Lesser, who turned 96 on October 18, was 10 years old when the Nazi holocaust began. After avoiding captivity for 5 ½ years, he was finally caught and sent to the camp we all shudder when we hear spoken, Auschwitz.

“When we arrived at Auschwitz, I had my little brother and sister next to me. I was holding their hands,” said Lesser, who along with one sister (there were five siblings) are the only members of their family to survive the holocaust. “The camp announced, women and children to the left, and men to the right. I decided to go with my uncle, with the men. If this was a labor camp, thought if I went with the men and worked, I would get better food. If I would have went with my sister and brother, I would have been killed.
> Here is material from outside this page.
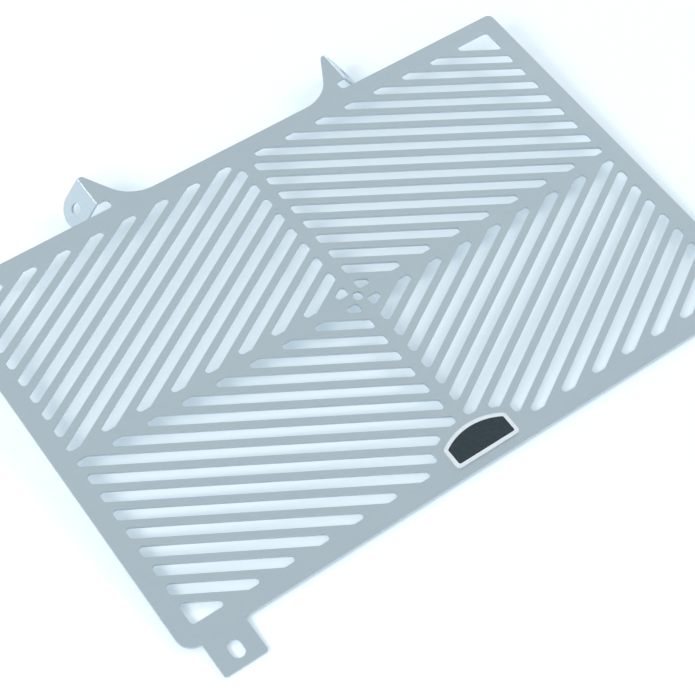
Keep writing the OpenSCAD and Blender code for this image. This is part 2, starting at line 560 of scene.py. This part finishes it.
@dataclass(frozen=True)
class BrightRimFinish:
    """Bright satin aluminium of the badge's plate."""

    name: str = "bright_badge_rim"
    colour: Colour = (0.76, 0.81, 0.835)
    second_colour: Colour = (0.70, 0.76, 0.79)
    spots_per_metre: float = 220.0
    metallic: float = 0.5
    roughness: Span = (0.25, 0.38)
    roughness_change: Span = (0.3, 0.7)
    grain_lines: Triple = (900.0, 9000.0, 900.0)
    grain_strength: float = 1.0
    grain_height: float = 0.003 * MILLIMETRE
    bump_strength: float = 0.2

    def make(self, workshop: Workshop) -> bpy.types.Material:
        """Builds the material.

        Args:
            workshop: the shared effects.

        Returns:
            The finished material.
        """
        material, wiring = new_material(self.name)
        position = wiring.node("ShaderNodeTexCoord").outputs["Object"]
        grain = workshop.grain.place(
            wiring,
            Position=position,
            Lines_per_metre=self.grain_lines,
            Strength=self.grain_strength,
        ).outputs
        mottle = workshop.mottle.place(
            wiring,
            Position=position,
            Colour=self.colour,
            Second_colour=self.second_colour,
            Spots_per_metre=self.spots_per_metre,
        ).outputs
        bump = wiring.node(
            "ShaderNodeBump",
            Strength=self.bump_strength,
            Distance=self.grain_height,
            Height=grain["Height"],
        )
        shader = wiring.node(
            "ShaderNodeBsdfPrincipled",
            Base_Color=mottle["Colour"],
            Metallic=self.metallic,
            Roughness=wiring.remap(grain["Mask"], *self.roughness_change, *self.roughness),
            Normal=bump.outputs[0],
        )
        close_material(wiring, shader)
        return material


@dataclass(frozen=True)
class SlateFieldFinish:
    """Smooth dark slate filling of the badge, with a fine leathery skin."""

    name: str = "slate_badge_field"
    colour: Colour = (0.008, 0.019, 0.026)
    second_colour: Colour = (0.013, 0.026, 0.034)
    spots_per_metre: float = 420.0
    roughness: Span = (0.36, 0.48)
    roughness_change: Span = (0.3, 0.7)
    pores_per_metre: float = 3800.0
    pore_detail: float = 2.0
    pore_roughness: float = 0.5
    pore_height: float = 0.01 * MILLIMETRE
    bump_strength: float = 0.25

    def make(self, workshop: Workshop) -> bpy.types.Material:
        """Builds the material.

        Args:
            workshop: the shared effects.

        Returns:
            The finished material.
        """
        material, wiring = new_material(self.name)
        position = wiring.node("ShaderNodeTexCoord").outputs["Object"]
        mottle = workshop.mottle.place(
            wiring,
            Position=position,
            Colour=self.colour,
            Second_colour=self.second_colour,
            Spots_per_metre=self.spots_per_metre,
        ).outputs
        pores = wiring.noise(
            position, self.pores_per_metre, self.pore_detail, self.pore_roughness
        )
        bump = wiring.node(
            "ShaderNodeBump",
            Strength=self.bump_strength,
            Distance=self.pore_height,
            Height=pores,
        )
        shader = wiring.node(
            "ShaderNodeBsdfPrincipled",
            Base_Color=mottle["Colour"],
            Metallic=0.0,
            Roughness=wiring.remap(pores, *self.roughness_change, *self.roughness),
            Normal=bump.outputs[0],
        )
        close_material(wiring, shader)
        return material


def soften_edges(node: bpy.types.Object, width: float, rows: int) -> None:
    """Breaks a node's sharp edges with a small bevel.

    Args:
        node: the CAD node's object.
        width: the bevel's width in metres.
        rows: rows of faces across the bevel.
    """
    weld = node.modifiers.new("join_corners", "WELD")
    weld.merge_threshold = JOIN_DISTANCE
    bevel = node.modifiers.new("broken_edges", "BEVEL")
    bevel.width = width
    bevel.segments = rows
    bevel.limit_method = "ANGLE"
    bevel.angle_limit = math.radians(SHARP_ANGLE_DEG)
    flatten = node.modifiers.new("flat_faces", "WEIGHTED_NORMAL")
    flatten.keep_sharp = True


def dress(node: bpy.types.Object, material: bpy.types.Material) -> None:
    """Gives a CAD node its one finish."""
    node.data.materials.clear()
    node.data.materials.append(material)


@dataclass
class GuardPanel:
    """The folded, slotted sheet."""

    node: str = "guard_panel"
    edge_width: float = 0.10 * MILLIMETRE
    edge_rows: int = 1
    finish: SatinSteelFinish = field(default_factory=SatinSteelFinish)

    def build(self, frame: dict[str, Any], workshop: Workshop) -> None:
        """Dresses the sheet.

        Args:
            frame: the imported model.
            workshop: the shared effects.
        """
        sheet = frame["nodes"][self.node]
        dress(sheet, self.finish.make(workshop))
        soften_edges(sheet, self.edge_width, self.edge_rows)
        LOG.info("%s is finished in %s", self.node, self.finish.name)


@dataclass
class Badge:
    """The arched plate and the dark field inside its rim."""

    plate_node: str = "badge_plate"
    field_node: str = "badge_field"
    edge_width: float = 0.15 * MILLIMETRE
    edge_rows: int = 2
    rim_finish: BrightRimFinish = field(default_factory=BrightRimFinish)
    field_finish: SlateFieldFinish = field(default_factory=SlateFieldFinish)

    def build(self, frame: dict[str, Any], workshop: Workshop) -> None:
        """Dresses both pieces of the badge.

        Args:
            frame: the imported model.
            workshop: the shared effects.
        """
        plate = frame["nodes"][self.plate_node]
        dress(plate, self.rim_finish.make(workshop))
        soften_edges(plate, self.edge_width, self.edge_rows)
        LOG.info("%s is finished in %s", self.plate_node, self.rim_finish.name)
        dress(frame["nodes"][self.field_node], self.field_finish.make(workshop))
        LOG.info("%s is finished in %s", self.field_node, self.field_finish.name)


def seen_directly(wiring: Wiring) -> bpy.types.NodeSocket:
    """Tells the rays that see the white background from those that only light.

    Args:
        wiring: adds nodes to the material.

    Returns:
        1 for a ray that sees the background and 0 for one that only lights.
    """
    path = wiring.node("ShaderNodeLightPath")
    total = path.outputs[Ray.CAMERA.value]
    for ray in (Ray.GLOSSY, Ray.TRANSMISSION):
        total = wiring.math("MAXIMUM", total, path.outputs[ray.value])
    return total


@dataclass(frozen=True)
class TableFinish:
    """Pale table top, white in full light and pale blue where the guard shades it.

    Between fade_from and fade_to, in metres from the guard's middle, it turns to the plain
    white of the surroundings, so that no horizon shows.
    """

    name: str = "white_table"
    glow: Colour = (0.21, 0.26, 0.315)
    lit: Colour = (0.62, 0.66, 0.655)
    bounce: Colour = (0.80, 0.80, 0.80)
    middle: Triple = (0.0, 0.0, 0.0)
    fade_from: float = 0.40
    fade_to: float = 0.90

    def make(self) -> bpy.types.Material:
        """Builds the material.

        Returns:
            The finished material.
        """
        material, wiring = new_material(self.name)
        position = wiring.node("ShaderNodeTexCoord").outputs["Object"]
        distance = wiring.vector("DISTANCE", position, self.middle).outputs["Value"]
        away = wiring.remap(distance, self.fade_from, self.fade_to, 0.0, 1.0)
        glowing = wiring.colours(Blend.MIX, away, self.glow, WHITE)
        painted = wiring.colours(Blend.MIX, away, self.lit, BLACK)
        glow = wiring.node("ShaderNodeEmission", Color=glowing, Strength=1.0)
        lit = wiring.node("ShaderNodeBsdfDiffuse", Color=painted)
        shown = wiring.node("ShaderNodeAddShader")
        wiring.feed_all(shown, (0, 1), (glow.outputs[0], lit.outputs[0]))
        plain_white = wiring.node("ShaderNodeBsdfDiffuse", Color=self.bounce)
        close_material(wiring, wiring.shaders(seen_directly(wiring), plain_white, shown))
        return material


@dataclass(frozen=True)
class Lamp:
    """A square soft lamp that faces the guard."""

    name: str
    eye: Triple
    size: float
    power: float
    tint: Colour = WHITE
    in_reflections: bool = True

    def build(self) -> None:
        """Hangs the lamp, out of the camera's sight."""
        data = bpy.data.lights.new(self.name, "AREA")
        data.shape = "SQUARE"
        data.size = self.size
        data.energy = self.power
        data.color = self.tint
        lamp = bpy.data.objects.new(self.name, data)
        lamp.location = self.eye
        lamp.visible_glossy = self.in_reflections
        lamp.visible_camera = False
        lamp.rotation_mode = "QUATERNION"
        lamp.rotation_quaternion = (-Vector(self.eye)).to_track_quat("-Z", "Y")
        bpy.context.scene.collection.objects.link(lamp)


@dataclass
class Studio:
    """The white table, the soft light and the white surroundings.

    The left, right and front lamps cast the shadows and aren't mirrored, so that they burn out
    no side of the sheet. The fold lamps only show along the folds, and a weak low one gives the
    left flange its cool tone.
    """

    table_side: float = 6.0
    zenith: Colour = (0.80, 0.84, 0.88)
    horizon: Colour = (0.93, 0.95, 0.99)
    zenith_height: float = 0.7
    light_strength: float = 0.87
    left: Lamp = Lamp(
        "left_light", eye=(-1.82, 0.02, 1.40), size=0.7, power=21.0, in_reflections=False
    )
    right: Lamp = Lamp(
        "right_light", eye=(1.82, 0.02, 1.40), size=0.7, power=12.0, in_reflections=False
    )
    front: Lamp = Lamp(
        "front_light", eye=(-1.58, -0.91, 1.40), size=0.7, power=12.0, in_reflections=False
    )
    left_fold: Lamp = Lamp(
        "left_fold_light", eye=(-1.27, 1.15, 1.54), size=0.5, power=5.0, tint=(0.94, 0.96, 1.0)
    )
    right_fold: Lamp = Lamp("right_fold_light", eye=(1.84, 1.15, 0.69), size=0.5, power=3.0)
    left_flange: Lamp = Lamp(
        "left_flange_light", eye=(-1.74, 1.16, 0.35), size=0.5, power=0.65, tint=(0.81, 0.79, 1.0)
    )
    finish: TableFinish = field(default_factory=TableFinish)

    def build(self) -> None:
        """Builds everything round the guard."""
        self.make_table()
        self.make_surroundings()
        for lamp in (
            self.left, self.right, self.front, self.left_fold, self.right_fold, self.left_flange
        ):
            lamp.build()
        LOG.info("the table and its light are set")

    def make_table(self) -> None:
        """Lays a large plain table top under the guard."""
        half = self.table_side / 2
        corners = [(-half, -half, 0), (half, -half, 0), (half, half, 0), (-half, half, 0)]
        mesh = bpy.data.meshes.new("table_top")
        mesh.from_pydata(corners, [], [(0, 1, 2, 3)])
        table = bpy.data.objects.new("table_top", mesh)
        bpy.context.scene.collection.objects.link(table)
        mesh.materials.append(self.finish.make())

    def make_surroundings(self) -> None:
        """Makes a soft white room, paler towards the horizon, that the camera sees as white."""
        world = bpy.data.worlds.new("white_room")
        world.use_nodes = True
        world.node_tree.nodes.clear()
        bpy.context.scene.world = world
        wiring = Wiring(world.node_tree)
        direction = wiring.node("ShaderNodeTexCoord").outputs["Generated"]
        height = wiring.node("ShaderNodeSeparateXYZ", Vector=direction).outputs["Z"]
        rise = wiring.remap(height, 0.0, self.zenith_height, 0.0, 1.0)
        room = wiring.colours(Blend.MIX, rise, self.horizon, self.zenith)
        light = wiring.node("ShaderNodeBackground", Color=room, Strength=self.light_strength)
        white = wiring.node("ShaderNodeBackground", Color=WHITE, Strength=1.0)
        path = wiring.node("ShaderNodeLightPath")
        choice = wiring.shaders(path.outputs[Ray.CAMERA.value], light, white)
        wiring.node("ShaderNodeOutputWorld", Surface=choice.outputs[0])


@dataclass(frozen=True)
class PhotoCamera:
    """The camera at the photograph's viewing angle, over the guard's lower left."""

    eye: Triple = (-0.33229, -0.43163, 0.71666)
    aim: Triple = (-0.02376, -0.02849, 0.01073)
    roll_deg: float = 1.867
    focal_px: float = 1724.6
    clip_start: float = 0.02
    clip_end: float = 50.0

    def build(self) -> None:
        """Makes the camera and sets it as the scene's."""
        data = bpy.data.cameras.new("photo_camera")
        data.sensor_fit = "HORIZONTAL"
        data.sensor_width = FULL_FRAME_MM
        data.lens = self.focal_px / IMAGE_SIDE_PX * FULL_FRAME_MM
        data.clip_start = self.clip_start
        data.clip_end = self.clip_end
        camera = bpy.data.objects.new("photo_camera", data)
        look = (Vector(self.aim) - Vector(self.eye)).to_track_quat("-Z", "Y")
        camera.rotation_mode = "QUATERNION"
        camera.rotation_quaternion = look @ Quaternion((0.0, 0.0, 1.0), math.radians(self.roll_deg))
        camera.location = self.eye
        bpy.context.scene.collection.objects.link(camera)
        bpy.context.scene.camera = camera
        LOG.info("the camera has a %.1f mm lens", data.lens)


def main() -> None:
    """Builds the guard's finishes and its setting."""
    logging.basicConfig(level=logging.INFO, format="%(name)s: %(message)s")
    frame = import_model()
    bpy.context.scene.view_settings.view_transform = "Standard"
    workshop = Workshop(SheetForm())
    PhotoCamera().build()
    Studio().build()
    GuardPanel().build(frame, workshop)
    Badge().build(frame, workshop)


if __name__ == "__main__":
    main()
“I went through hell, hiding and running from one ghetto to another until they finally caught me and took me to camp. I ran away from Poland into Hungary, which was still a free country in 1941. A year later, the Nazis came in and sent us to Auschwitz. I went through two Holocausts, the Polish Holocaust and the Hungarian Holocaust. Very few survivors went through what I went through.”

Through his years telling his story, he still hasn’t met anyone who went through two holocausts.

When World War II ended in May 1945, Lesser was 16 ½-years old and weighed 40 pounds.

“On the second day after liberation, I passed out and went into a coma for 2 ½ months. I woke up in a monastery in Bulgaria,” Lesser said. “I opened my eyes and I saw a bunch on nuns. They started to scream to the other nuns to come in when they saw me open my eyes. It was a celebration.

“No one believed I was alive. I didn’t believe it myself.”

Lesser stayed in Germany for two years before leaving for the United States of America in 1947. He lived in Las Angeles where he delivered packages for UPS for 25 years before going into business for himself as an LA realtor. He owned two offices and employed 78 agents.

Once Jimmy Carter became president and home mortgage interest rates going up to 22 percent caused residents to not purchase homes and forced realtors out of business, Lesser moved to Las Vegas and has been there for 31 years.

He married Jean in 1950 and they had a “wonderful, qualm-free” marriage for 72 years when she passed away in 2022. They have two daughters, four grandchildren, and seven great-grandchildren.

“For many years, I didn’t tell my story to my family, my kids. I didn’t want them to grow up feeling that they were different than the American kids,” Lesser said. “I wanted them to go to public schools and mingle with other nationalities.

“When my grandson’s fifth grade teacher found out I was a holocaust survivor, they asked if I would tell my story to the class. That’s when I decided it was time to talk. I had grandchildren already. When I went into the fifth-grade class, my hands were shaking. I couldn’t open the door. I thought, ‘What am I going to tell fifth graders? Are they going to have nightmares?’ I didn’t know what to do.

“They gave me from 10 a.m. to 11 a.m. to speak. I spoke until noon. The school bell rang and none of the students budged. They were glued to their chairs. Finally, the teacher chased them out. Instead of going to lunch, they surrounded me in the hallway to ask questions.”

Through the fifth-grade students he realized the world has to know his story and he couldn’t be quiet anymore.

Lesser first wrote a memoir. He didn’t like the fact he didn’t tell his entire story in the way he wanted, so he followed with Living A Life That Matters, published in 2012.

Every time he tells his story, he says he remembers something he may not have said last time. But there are a few parts he makes sure he tells every time.

“I never wanted to die. I always had the feeling, ‘I will survive this.’ I did everything the way they wanted me to do it. I thought, ‘If I do everything right, I’ll survive.’ That’s what I did through the death train and the death marches,” Lesser said. “One thing I’ve learned is you have to be the best you can be in your profession. You can’t take short cuts. Be the best at whatever you do. And I thanked God. That’s how I’ve lived my life.”